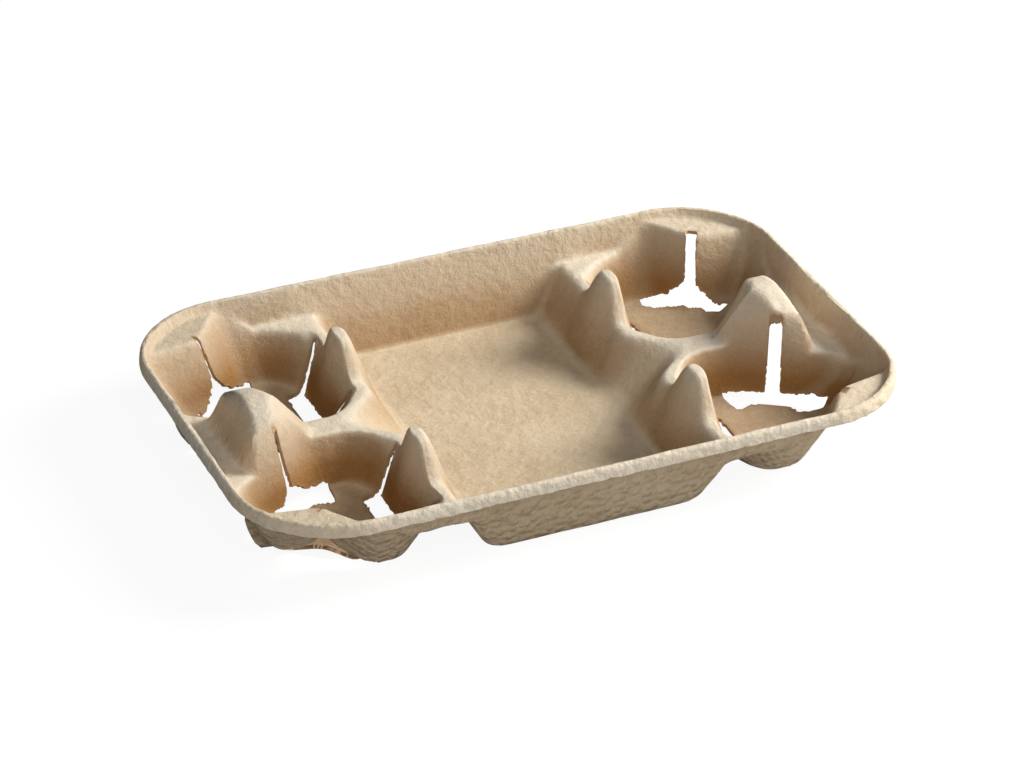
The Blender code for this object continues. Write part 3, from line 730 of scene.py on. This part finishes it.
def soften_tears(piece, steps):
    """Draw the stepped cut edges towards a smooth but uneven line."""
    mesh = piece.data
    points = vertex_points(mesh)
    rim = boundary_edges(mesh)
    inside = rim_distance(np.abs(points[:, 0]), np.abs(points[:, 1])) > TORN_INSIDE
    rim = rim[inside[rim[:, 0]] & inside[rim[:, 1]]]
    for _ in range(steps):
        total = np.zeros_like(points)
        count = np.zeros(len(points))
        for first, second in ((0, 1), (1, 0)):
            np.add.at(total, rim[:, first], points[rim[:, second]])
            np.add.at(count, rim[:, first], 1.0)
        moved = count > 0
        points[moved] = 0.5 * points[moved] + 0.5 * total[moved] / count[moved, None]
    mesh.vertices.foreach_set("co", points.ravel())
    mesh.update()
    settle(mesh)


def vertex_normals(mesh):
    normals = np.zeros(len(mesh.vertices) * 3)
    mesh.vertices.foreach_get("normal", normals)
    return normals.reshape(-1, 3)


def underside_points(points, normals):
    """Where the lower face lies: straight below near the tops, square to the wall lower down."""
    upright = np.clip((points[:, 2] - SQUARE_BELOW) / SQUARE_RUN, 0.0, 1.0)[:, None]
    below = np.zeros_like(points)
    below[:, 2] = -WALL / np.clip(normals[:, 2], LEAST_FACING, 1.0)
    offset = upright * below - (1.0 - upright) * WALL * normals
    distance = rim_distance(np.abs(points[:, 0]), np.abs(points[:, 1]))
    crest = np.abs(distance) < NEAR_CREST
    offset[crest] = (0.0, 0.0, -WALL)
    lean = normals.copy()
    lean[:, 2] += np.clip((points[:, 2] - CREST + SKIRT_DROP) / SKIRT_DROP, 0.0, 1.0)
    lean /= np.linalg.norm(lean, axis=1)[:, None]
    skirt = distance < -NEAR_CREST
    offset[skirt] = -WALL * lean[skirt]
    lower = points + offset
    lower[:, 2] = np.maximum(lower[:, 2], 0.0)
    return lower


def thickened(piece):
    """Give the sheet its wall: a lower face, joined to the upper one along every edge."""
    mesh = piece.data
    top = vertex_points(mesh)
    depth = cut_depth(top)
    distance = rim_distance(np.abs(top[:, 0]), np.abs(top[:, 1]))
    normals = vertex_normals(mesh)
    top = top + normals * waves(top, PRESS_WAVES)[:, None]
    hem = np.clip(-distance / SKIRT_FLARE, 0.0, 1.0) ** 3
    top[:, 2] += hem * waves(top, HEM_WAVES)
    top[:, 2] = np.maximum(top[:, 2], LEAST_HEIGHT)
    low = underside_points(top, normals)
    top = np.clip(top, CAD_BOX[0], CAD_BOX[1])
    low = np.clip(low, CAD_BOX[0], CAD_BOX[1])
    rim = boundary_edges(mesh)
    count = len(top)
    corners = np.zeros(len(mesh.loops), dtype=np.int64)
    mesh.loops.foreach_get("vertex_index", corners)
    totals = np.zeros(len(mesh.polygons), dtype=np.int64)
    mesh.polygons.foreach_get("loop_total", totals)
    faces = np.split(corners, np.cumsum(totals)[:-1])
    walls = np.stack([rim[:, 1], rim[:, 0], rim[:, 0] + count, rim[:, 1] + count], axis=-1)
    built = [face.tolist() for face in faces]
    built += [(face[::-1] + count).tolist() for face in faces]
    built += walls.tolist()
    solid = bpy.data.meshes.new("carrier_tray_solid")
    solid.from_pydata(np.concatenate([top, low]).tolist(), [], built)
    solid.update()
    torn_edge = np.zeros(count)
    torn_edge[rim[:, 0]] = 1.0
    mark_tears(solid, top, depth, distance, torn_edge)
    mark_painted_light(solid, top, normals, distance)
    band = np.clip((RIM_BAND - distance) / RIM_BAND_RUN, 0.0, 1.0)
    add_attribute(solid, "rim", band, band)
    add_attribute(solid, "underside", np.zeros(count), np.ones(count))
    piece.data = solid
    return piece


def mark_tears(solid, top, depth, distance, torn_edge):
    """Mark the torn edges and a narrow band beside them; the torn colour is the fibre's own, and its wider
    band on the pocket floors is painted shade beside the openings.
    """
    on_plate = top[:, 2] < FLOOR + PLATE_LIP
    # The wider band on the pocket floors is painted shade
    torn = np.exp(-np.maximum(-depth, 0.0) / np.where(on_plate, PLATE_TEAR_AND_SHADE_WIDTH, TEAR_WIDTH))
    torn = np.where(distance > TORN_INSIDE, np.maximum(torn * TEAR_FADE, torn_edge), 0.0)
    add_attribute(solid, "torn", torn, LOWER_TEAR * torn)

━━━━

In the listing above, please print only the lines from the first one to the line where "return lower" appears, exactly as written, both of those lines included.

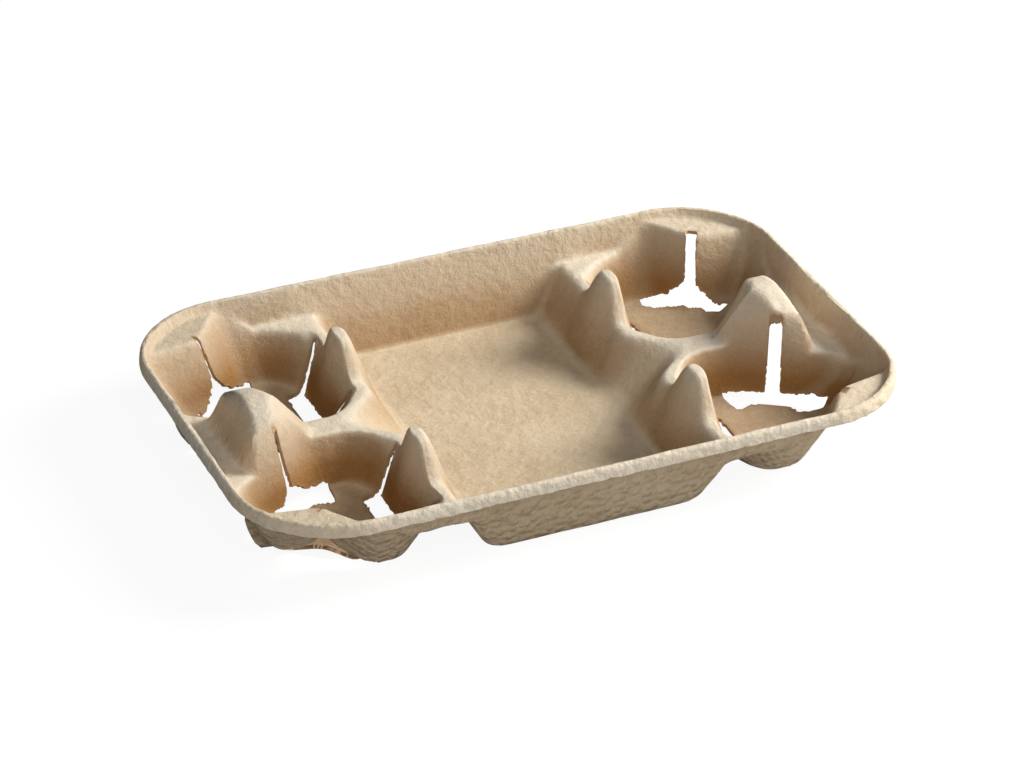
The Blender code for this object continues. Write part 3, from line 730 of scene.py on. This part finishes it.
def soften_tears(piece, steps):
    """Draw the stepped cut edges towards a smooth but uneven line."""
    mesh = piece.data
    points = vertex_points(mesh)
    rim = boundary_edges(mesh)
    inside = rim_distance(np.abs(points[:, 0]), np.abs(points[:, 1])) > TORN_INSIDE
    rim = rim[inside[rim[:, 0]] & inside[rim[:, 1]]]
    for _ in range(steps):
        total = np.zeros_like(points)
        count = np.zeros(len(points))
        for first, second in ((0, 1), (1, 0)):
            np.add.at(total, rim[:, first], points[rim[:, second]])
            np.add.at(count, rim[:, first], 1.0)
        moved = count > 0
        points[moved] = 0.5 * points[moved] + 0.5 * total[moved] / count[moved, None]
    mesh.vertices.foreach_set("co", points.ravel())
    mesh.update()
    settle(mesh)


def vertex_normals(mesh):
    normals = np.zeros(len(mesh.vertices) * 3)
    mesh.vertices.foreach_get("normal", normals)
    return normals.reshape(-1, 3)


def underside_points(points, normals):
    """Where the lower face lies: straight below near the tops, square to the wall lower down."""
    upright = np.clip((points[:, 2] - SQUARE_BELOW) / SQUARE_RUN, 0.0, 1.0)[:, None]
    below = np.zeros_like(points)
    below[:, 2] = -WALL / np.clip(normals[:, 2], LEAST_FACING, 1.0)
    offset = upright * below - (1.0 - upright) * WALL * normals
    distance = rim_distance(np.abs(points[:, 0]), np.abs(points[:, 1]))
    crest = np.abs(distance) < NEAR_CREST
    offset[crest] = (0.0, 0.0, -WALL)
    lean = normals.copy()
    lean[:, 2] += np.clip((points[:, 2] - CREST + SKIRT_DROP) / SKIRT_DROP, 0.0, 1.0)
    lean /= np.linalg.norm(lean, axis=1)[:, None]
    skirt = distance < -NEAR_CREST
    offset[skirt] = -WALL * lean[skirt]
    lower = points + offset
    lower[:, 2] = np.maximum(lower[:, 2], 0.0)
    return lower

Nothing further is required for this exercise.